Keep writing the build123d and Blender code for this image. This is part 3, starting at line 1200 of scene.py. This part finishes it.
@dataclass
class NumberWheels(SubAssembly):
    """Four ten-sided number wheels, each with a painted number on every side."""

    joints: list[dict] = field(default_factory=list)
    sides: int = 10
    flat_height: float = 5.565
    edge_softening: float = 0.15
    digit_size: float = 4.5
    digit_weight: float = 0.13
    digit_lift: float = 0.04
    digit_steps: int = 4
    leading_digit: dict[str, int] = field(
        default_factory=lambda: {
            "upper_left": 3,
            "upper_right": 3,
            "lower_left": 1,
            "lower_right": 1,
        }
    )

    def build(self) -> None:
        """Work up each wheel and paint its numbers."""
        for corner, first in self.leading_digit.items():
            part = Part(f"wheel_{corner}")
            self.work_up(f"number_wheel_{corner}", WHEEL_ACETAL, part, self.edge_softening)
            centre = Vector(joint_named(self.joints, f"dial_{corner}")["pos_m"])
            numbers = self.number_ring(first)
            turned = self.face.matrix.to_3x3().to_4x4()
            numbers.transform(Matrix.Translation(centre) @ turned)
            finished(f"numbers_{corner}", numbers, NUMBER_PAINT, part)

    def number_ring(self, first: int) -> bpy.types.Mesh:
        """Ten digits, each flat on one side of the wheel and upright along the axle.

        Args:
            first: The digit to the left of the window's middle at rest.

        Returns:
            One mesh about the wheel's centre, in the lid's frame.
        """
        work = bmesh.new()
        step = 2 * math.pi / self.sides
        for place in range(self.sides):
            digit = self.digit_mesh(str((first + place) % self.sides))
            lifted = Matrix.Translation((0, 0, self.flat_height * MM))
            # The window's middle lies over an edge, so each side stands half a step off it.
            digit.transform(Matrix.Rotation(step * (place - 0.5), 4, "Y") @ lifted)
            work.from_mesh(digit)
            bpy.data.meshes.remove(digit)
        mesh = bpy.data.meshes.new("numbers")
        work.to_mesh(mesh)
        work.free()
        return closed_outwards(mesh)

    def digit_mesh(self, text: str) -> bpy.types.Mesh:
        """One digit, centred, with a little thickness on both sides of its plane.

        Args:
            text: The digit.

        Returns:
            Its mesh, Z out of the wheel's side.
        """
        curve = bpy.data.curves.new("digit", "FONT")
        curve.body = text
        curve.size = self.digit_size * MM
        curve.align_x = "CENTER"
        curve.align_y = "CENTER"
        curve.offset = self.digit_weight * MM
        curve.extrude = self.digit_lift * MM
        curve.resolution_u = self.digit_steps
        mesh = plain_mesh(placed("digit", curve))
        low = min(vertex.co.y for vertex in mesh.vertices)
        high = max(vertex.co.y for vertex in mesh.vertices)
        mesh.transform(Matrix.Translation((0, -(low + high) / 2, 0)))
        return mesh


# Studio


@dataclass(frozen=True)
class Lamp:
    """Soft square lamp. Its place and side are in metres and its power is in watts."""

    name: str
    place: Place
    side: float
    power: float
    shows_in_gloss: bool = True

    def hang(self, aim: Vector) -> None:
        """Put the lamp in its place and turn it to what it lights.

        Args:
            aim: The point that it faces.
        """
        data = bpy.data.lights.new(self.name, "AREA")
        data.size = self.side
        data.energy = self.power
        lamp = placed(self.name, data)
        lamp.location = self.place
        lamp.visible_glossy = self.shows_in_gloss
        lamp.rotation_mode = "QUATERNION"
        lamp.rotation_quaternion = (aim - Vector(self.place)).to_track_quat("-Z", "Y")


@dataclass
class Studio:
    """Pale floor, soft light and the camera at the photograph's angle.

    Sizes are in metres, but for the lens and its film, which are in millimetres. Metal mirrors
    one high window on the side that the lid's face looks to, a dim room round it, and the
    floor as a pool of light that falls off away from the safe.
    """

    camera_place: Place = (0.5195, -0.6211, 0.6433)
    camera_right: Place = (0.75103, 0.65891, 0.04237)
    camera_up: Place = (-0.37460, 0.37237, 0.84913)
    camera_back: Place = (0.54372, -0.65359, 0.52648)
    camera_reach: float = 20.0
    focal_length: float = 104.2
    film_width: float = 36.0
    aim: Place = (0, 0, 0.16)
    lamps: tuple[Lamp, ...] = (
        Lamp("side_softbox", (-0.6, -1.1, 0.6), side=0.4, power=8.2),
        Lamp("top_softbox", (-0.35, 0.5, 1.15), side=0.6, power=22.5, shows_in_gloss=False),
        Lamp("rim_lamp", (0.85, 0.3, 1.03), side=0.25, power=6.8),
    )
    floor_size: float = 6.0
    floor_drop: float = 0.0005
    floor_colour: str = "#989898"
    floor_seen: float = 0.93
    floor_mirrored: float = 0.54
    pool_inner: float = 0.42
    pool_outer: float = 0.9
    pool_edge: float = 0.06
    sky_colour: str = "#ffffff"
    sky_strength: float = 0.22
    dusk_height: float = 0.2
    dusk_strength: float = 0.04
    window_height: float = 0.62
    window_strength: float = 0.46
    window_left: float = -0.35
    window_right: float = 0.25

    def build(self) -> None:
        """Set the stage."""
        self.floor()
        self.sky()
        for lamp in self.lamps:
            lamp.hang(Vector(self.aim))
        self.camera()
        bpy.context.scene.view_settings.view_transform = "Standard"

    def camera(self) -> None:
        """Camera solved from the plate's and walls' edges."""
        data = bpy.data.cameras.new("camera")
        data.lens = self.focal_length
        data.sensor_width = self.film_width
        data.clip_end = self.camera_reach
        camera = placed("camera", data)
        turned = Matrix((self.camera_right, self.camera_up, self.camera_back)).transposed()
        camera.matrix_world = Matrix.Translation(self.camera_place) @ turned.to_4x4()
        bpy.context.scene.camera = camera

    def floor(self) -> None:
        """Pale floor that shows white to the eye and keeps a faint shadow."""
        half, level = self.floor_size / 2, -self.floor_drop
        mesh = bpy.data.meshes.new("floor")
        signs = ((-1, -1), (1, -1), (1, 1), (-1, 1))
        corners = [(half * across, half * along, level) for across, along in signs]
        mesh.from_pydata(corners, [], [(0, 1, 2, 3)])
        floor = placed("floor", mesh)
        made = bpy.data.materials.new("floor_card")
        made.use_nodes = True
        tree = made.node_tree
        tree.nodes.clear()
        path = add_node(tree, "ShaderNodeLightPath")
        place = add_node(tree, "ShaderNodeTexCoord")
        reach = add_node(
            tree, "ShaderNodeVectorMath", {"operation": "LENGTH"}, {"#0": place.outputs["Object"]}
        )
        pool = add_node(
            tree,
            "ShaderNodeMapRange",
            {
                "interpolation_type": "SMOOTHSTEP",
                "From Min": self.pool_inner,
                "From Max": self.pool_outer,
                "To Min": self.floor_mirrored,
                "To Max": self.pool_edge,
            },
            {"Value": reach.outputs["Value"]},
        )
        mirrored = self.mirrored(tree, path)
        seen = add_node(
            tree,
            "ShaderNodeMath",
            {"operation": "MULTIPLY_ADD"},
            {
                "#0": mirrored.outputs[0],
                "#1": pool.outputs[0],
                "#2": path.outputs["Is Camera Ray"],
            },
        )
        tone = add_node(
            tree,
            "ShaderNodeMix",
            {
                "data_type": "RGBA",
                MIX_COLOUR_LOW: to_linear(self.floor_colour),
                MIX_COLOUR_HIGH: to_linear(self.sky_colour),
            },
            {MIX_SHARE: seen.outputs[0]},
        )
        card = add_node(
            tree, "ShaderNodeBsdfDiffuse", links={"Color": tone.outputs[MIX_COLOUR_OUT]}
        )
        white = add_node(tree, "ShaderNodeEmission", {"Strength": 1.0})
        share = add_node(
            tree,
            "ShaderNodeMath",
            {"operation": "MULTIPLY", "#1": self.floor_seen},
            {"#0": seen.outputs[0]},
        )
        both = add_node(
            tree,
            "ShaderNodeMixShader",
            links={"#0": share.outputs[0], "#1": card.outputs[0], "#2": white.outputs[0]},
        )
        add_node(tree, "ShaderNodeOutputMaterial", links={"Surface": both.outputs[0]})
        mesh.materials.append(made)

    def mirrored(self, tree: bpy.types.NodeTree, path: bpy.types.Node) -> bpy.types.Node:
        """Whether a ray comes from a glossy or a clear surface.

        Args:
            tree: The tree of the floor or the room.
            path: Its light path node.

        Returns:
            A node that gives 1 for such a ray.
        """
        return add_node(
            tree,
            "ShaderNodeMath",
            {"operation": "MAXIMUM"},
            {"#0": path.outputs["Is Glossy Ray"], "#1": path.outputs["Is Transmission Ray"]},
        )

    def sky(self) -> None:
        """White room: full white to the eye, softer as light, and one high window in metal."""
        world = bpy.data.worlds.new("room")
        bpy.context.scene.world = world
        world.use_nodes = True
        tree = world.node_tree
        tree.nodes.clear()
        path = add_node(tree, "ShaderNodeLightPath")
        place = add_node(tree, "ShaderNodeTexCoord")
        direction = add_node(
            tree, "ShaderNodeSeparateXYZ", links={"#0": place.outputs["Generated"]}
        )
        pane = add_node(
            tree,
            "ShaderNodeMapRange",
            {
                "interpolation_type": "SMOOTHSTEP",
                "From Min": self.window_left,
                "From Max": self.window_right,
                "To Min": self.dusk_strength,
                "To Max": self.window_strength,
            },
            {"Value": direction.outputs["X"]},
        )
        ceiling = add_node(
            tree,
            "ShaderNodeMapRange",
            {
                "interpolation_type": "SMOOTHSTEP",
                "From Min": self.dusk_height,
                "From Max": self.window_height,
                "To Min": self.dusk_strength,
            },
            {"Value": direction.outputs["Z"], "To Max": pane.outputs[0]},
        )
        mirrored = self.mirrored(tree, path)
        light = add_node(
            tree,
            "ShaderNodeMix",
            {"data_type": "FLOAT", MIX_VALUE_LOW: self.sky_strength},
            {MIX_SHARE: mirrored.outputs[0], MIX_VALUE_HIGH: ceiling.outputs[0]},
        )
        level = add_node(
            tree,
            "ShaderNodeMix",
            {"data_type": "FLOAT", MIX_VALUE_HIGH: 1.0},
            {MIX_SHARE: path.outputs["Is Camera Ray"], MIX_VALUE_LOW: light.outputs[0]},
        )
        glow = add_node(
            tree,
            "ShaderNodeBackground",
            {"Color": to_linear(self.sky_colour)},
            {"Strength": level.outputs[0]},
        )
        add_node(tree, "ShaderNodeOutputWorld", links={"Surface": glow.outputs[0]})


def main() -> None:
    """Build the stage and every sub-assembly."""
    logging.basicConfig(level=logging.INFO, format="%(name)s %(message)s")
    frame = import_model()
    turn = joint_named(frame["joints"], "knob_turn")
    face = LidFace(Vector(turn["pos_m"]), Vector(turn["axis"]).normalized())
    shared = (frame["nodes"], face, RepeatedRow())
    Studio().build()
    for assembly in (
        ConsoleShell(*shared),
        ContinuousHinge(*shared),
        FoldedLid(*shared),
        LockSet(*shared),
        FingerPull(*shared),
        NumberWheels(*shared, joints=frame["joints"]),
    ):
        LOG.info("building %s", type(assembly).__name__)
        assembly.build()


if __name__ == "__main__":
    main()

----

* **Task directions**
Word for word, reproduce the listing above from its start up to and including the line that has "number wheels, each". Give only those lines.

* **The result**
Keep writing the build123d and Blender code for this image. This is part 3, starting at line 1200 of scene.py. This part finishes it.
@dataclass
class NumberWheels(SubAssembly):
    """Four ten-sided number wheels, each with a painted number on every side."""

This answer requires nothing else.